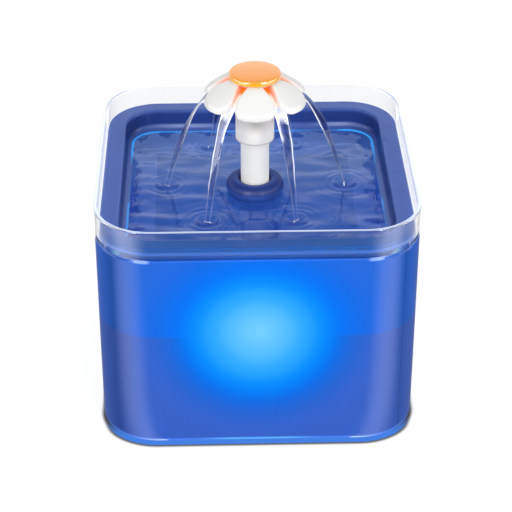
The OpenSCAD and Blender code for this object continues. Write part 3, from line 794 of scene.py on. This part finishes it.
# %% The room
def room():
    """A world that is white to look at, fades to black upwards in mirrors, and is softer as a light."""
    world = bpy.data.worlds.new("room")
    bpy.context.scene.world = world
    world.use_nodes = True
    nodes = Nodes(world.node_tree)
    ray = nodes.add("LightPath")
    up = nodes.add("SeparateXYZ", {0: nodes.add("TexCoord")["Generated"]})[2]
    mirrored = nodes.fade(up, 0.28, 0.74, 1.1, 0.0)
    strength = nodes.mix(ray["Is Glossy Ray"], 0.64, mirrored)
    seen_through = nodes.maths("MAXIMUM", ray["Is Camera Ray"], ray["Is Transmission Ray"])
    background = world.node_tree.nodes["Background"].inputs
    nodes.plug(background["Color"], (1, 1, 1))
    nodes.plug(background["Strength"], nodes.mix(seen_through, strength, 1.0))


room()
print("room ready")

# %% [markdown]
# ### The floor and what the tank mirrors in it
#
# A camera that looks down sees the floor mirrored in the tank's walls. In a studio the floor is
# dark towards the camera, where no lamp stands, and bright to the left and right, where the
# softboxes are. That makes the soft pale bands on the tank's rounded corners, so the floor
# answers mirrored rays in that way: bright in a wedge to each side, dim in front, white behind.
# To the camera the floor is white paper. It darkens only close under the object, where little
# light gets in, and the tank's lit foot spills a little blue on it in front.

# %% The floor
def floor_mirror(nodes):
    """How bright the floor is to a mirrored ray, by direction from the tank's front corner."""
    x, y, _ = nodes.add("SeparateXYZ", {0: nodes.add("NewGeometry")["Position"]})
    beside, before = nodes.minus(nodes.size(x), 48 * mm), nodes.minus(-81 * mm, y)
    turn = nodes.maths("ARCTAN2", beside, before)
    rise = nodes.fade(turn, math.radians(18), math.radians(54), 0.05, 4.4)
    fall = nodes.fade(turn, math.radians(62), math.radians(96), 0.0, -4.2)
    behind = nodes.fade(turn, math.radians(148), math.radians(165), 0.0, 0.7)
    direct = nodes.maths("ADD", nodes.maths("ADD", rise, fall), behind)
    inside_glass = nodes.add("LightPath")["Transmission Depth"]
    return nodes.mix(nodes.fade(inside_glass, 0.0, 1.0), direct, 1.0)


def floor_seen(nodes, x, y):
    """The floor to the camera: white, blue where the tank's foot lights it, with a narrow shadow."""
    from_wall = nodes.minus(outward_by(nodes, x, y), tank_high.x)
    front = nodes.fade(y, -62 * mm, -80 * mm)
    spill = nodes.times(nodes.fade(from_wall, 1.3 * mm, 0.8 * mm), front)
    near = nodes.fade(nodes.minus(from_wall, nodes.fade(front, 0.0, 1.0, 0.0, 1.5 * mm)), 3.4 * mm, 0.0)
    dark = nodes.times(near, near)
    open_sky = nodes.add("AmbientOcclusion", {"Distance": 3 * mm})["AO"]
    light = nodes.times(nodes.minus(1.0, nodes.times(dark, 0.85)), open_sky)
    light = nodes.blend(spill, nodes.scale((0.8, 0.8, 0.8), light), (0.06, 0.22, 0.78))
    grain = nodes.add("TexNoise", {"Scale": 30.0})["Fac"]
    free = nodes.minus(1.0, nodes.maths("MAXIMUM", dark, spill))
    white = nodes.times(nodes.fade(grain, 0.0, 1.0, 0.29, 0.31), free)
    shadow = nodes.add("BsdfDiffuse", {"Color": white})[0]
    paper = nodes.add("Emission", {"Color": light, "Strength": 1.0})[0]
    return nodes.add("AddShader", {0: shadow, 1: paper})[0]


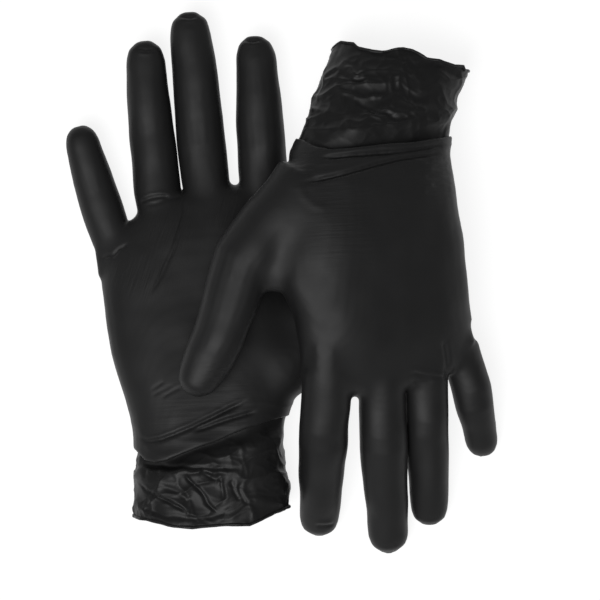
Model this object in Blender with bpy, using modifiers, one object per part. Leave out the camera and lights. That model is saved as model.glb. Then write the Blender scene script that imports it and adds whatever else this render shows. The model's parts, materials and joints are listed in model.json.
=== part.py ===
"""A pair of disposable nitrile gloves, kept in the shape of the hands that wore them.

The right glove lies on a table with its palm up. The left glove lies across it with its back up.
Each glove is one thin film: a cuff that ends in a rolled bead, a palm, and five finger stalls. The film
folds at the middle joint of each stall, so each stall is a base and an outer part that hinges on it.

+X runs to the right, +Y away from the right glove's cuff and +Z up. The origin is on the table, under the
middle of the pair's box. Lengths in the tables below are in millimetres.
"""

import math
from dataclasses import dataclass

import bmesh
import bpy
from mathutils import Vector

MM = 0.001
FILM = 0.5  # wall of every shell
GAP = 0.3  # clear space between neighbouring shells
BEAD_RADIUS = 1.3  # the rolled rim of the cuff
RIM_WAVES = ((1.1, 2, 0.8), (0.6, 5, 0.0))  # how the rim wanders along the arm: height, waves, phase
HAND_SIDES = 32  # points round the palm and the cuff
STALL_SIDES = 16  # points round a finger stall
PALM_SQUARENESS = 2.5  # a superellipse's power: 2 is an ellipse
STALL_SQUARENESS = 2.1
STALL_FLATNESS = 0.86  # a stall's thickness over its width
PAD_FLATNESS = 0.82
ROOT_DEPTH = 12.0  # how far a finger's base starts inside the palm
CAP_ANGLES = (32, 58, 80)  # rings of a stall's rounded end, in degrees past its last full ring
PALM_CAP = ((2.2, 0.80), (3.6, 0.50), (4.2, 0.18))  # the web: mm past the last station, share of thickness
BLACK_NITRILE = (0.022, 0.022, 0.023, 1.0)
SMOOTH_ROUGHNESS, CRUMPLED_ROUGHNESS = 0.46, 0.55  # of the stretched film and of the loose cuff


@dataclass
class Station:
    """One cross-section of a cuff or palm: its little-finger edge, its thumb edge and half its thickness."""

    little_edge: tuple
    thumb_edge: tuple
    half_thickness: float
    bow: float = 0.0  # how far the middle of the section stands ahead of its edges


@dataclass
class Digit:
    """A finger or thumb. base lists (x, y, z, width) from inside the palm to the middle joint."""

    name: str
    base: tuple
    tip: tuple
    middle_width: float
    pad_width: float
    bends_towards: tuple
    bends_by: float  # degrees, from rest


@dataclass
class Glove:
    name: str
    palm_side: tuple
    cuff: tuple
    palm: tuple
    digits: tuple


PALM_UP, PALM_DOWN = (0, 0, 1), (0, 0, -1)
CURL, LIFT = 75.0, 25.0  # a finger that lies palm up curls; one that rests on its tip can only lift

RIGHT = Glove(
    name="right",
    palm_side=PALM_UP,
    cuff=(
        Station((-68.6, -107.2, 18.2), (2.6, -103.6, 18.2), 19.0, bow=-4.4),
        Station((-68.4, -97, 18.2), (3.6, -95.5, 18.2), 19.0, bow=-2),
        Station((-68.4, -85, 18.0), (1.0, -85, 18.0), 18.8),
        Station((-68.2, -74.2, 17.7), (0.4, -74.2, 17.7), 18.5),
    ),
    palm=(
        Station((-68.2, -73.8, 17.7), (0.4, -73.8, 17.7), 18.5),
        Station((-69.6, -65, 17.4), (1.6, -65, 17.4), 18.2),
        Station((-73.0, -54, 16.8), (5.8, -54, 17.0), 17.6),
        Station((-79.8, -32, 15.2), (6.0, -33, 16.0), 16.0),
        Station((-82.8, -11, 13.6), (8.2, -11, 14.4), 14.4, bow=3),
        Station((-84.6, 4, 12.2), (4.8, 18, 12.6), 12.8, bow=9),
        Station((-84.6, 12, 11.4), (4.2, 37, 11.6), 11.4, bow=14),
    ),
    digits=(
        Digit("index", ((-7.9, 42.2, 12.2, 22.4), (-9.6, 66.4, 11.0, 22.8)), (-12.6, 114.9, 15),
              20.8, 18.0, PALM_UP, CURL),
        Digit("middle", ((-35.0, 42.2, 12.2, 21.8), (-38.0, 68.3, 11.0, 22.8)), (-43.5, 126.1, 16),
              21.2, 18.6, PALM_UP, CURL),
        Digit("ring", ((-57.2, 36.1, 12.0, 21.4), (-60.1, 60.8, 11.0, 21.6)), (-64.4, 112.5, 16),
              20.0, 17.6, PALM_UP, CURL),
        Digit("little", ((-78.2, 16.1, 11.6, 19.6), (-86.3, 40.3, 10.4, 19.4)), (-95.2, 72.5, 14),
              17.2, 15.4, PALM_UP, CURL),
        Digit("thumb", ((-20, -52, 19, 22), (-3.5, -43, 19, 31), (12.4, -27, 16.5, 28), (24.5, 6.8, 13, 23.6)),
              (32, 39, 10.5), 22.4, 19.0, (-0.95, 0.2, 0.22), 25.0),
    ),
)

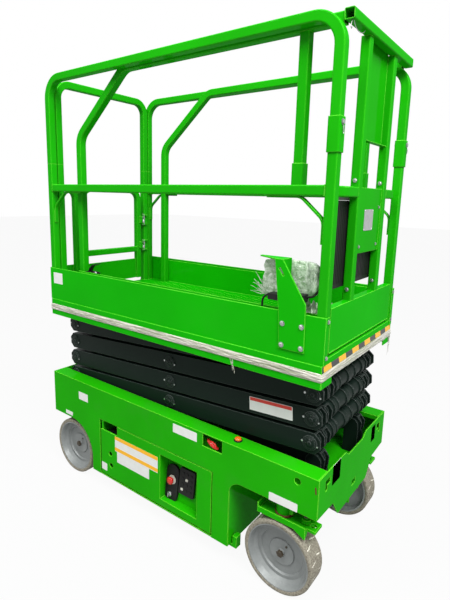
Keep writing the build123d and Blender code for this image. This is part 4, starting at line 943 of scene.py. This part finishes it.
━━━━━━
- **WRITTEN PROBLEM**
Among the entries above, find the line with "Model this object" and the line with "that wore them."; give again exactly these two lines and all lines between them.

- **RESULT OF THE EXERCISE**
Model this object in Blender with bpy, using modifiers, one object per part. Leave out the camera and lights. That model is saved as model.glb. Then write the Blender scene script that imports it and adds whatever else this render shows. The model's parts, materials and joints are listed in model.json.
=== part.py ===
"""A pair of disposable nitrile gloves, kept in the shape of the hands that wore them.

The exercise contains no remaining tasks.